As most know, I’m a professing believer, anti-feminist, young, single woman. Why would I even consider college? My hope is to one day be a wife and mother – so, how does college help me? There’s been quite a bit of talk going on here, and with my family regarding this.
(Now, before I continue, I must make it very clear that I am attending college for a vocational training in nursing. It is more desirable to attend for education, but I’m doing this.)
It’s rather unfortunate that we’ve completely dismissed the idea of college for young women. We hear stories of young ladies gone awry from their college experiences, and immediately jump to the conclusion that college is bad. That . . . well, that’s a rather hasty jump, and it’s really unfair to those godly women that we know who have attended college and come back a better person.
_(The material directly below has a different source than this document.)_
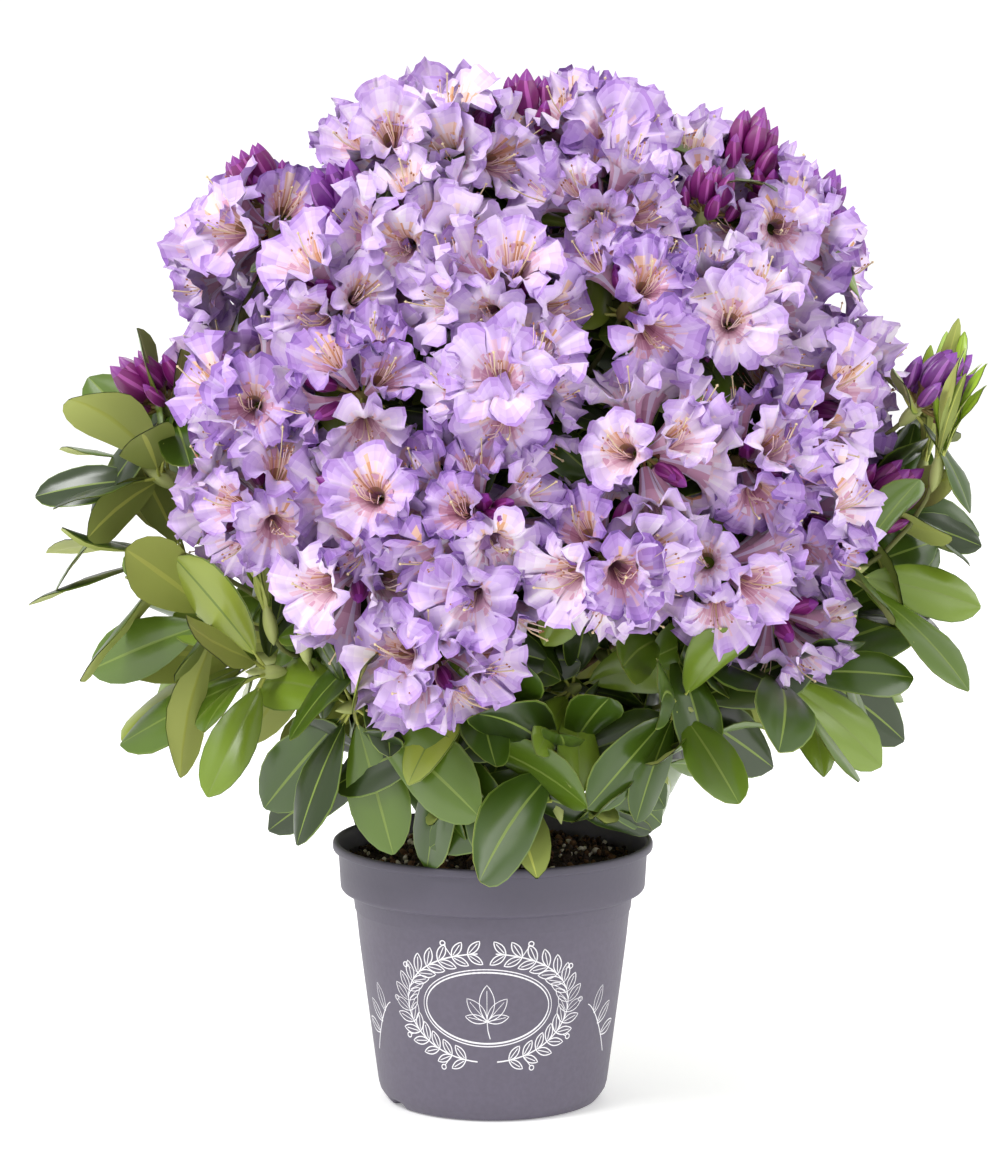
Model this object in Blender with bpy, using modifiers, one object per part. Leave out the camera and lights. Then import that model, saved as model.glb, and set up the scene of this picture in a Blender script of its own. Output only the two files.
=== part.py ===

A Christian young woman’s goal in life is like any other’s: to glorify God. That means that whatever we do should be done with the desire to glorify Him. Yes – brushing your teeth, washing the dishes, obeying authority. What about going to college? Pursuing further education? Cannot these be done with the desire for His glorification? And if so, how does the argument for no college stick?
Now, obviously, the biggest concern here would be that the young woman would only attend college with dollar signs in her eyes, and desire for independence from her father and future husband in her heart and mind. But, again, though this is an issue and a problem, not every young Christian woman attends college for this reason.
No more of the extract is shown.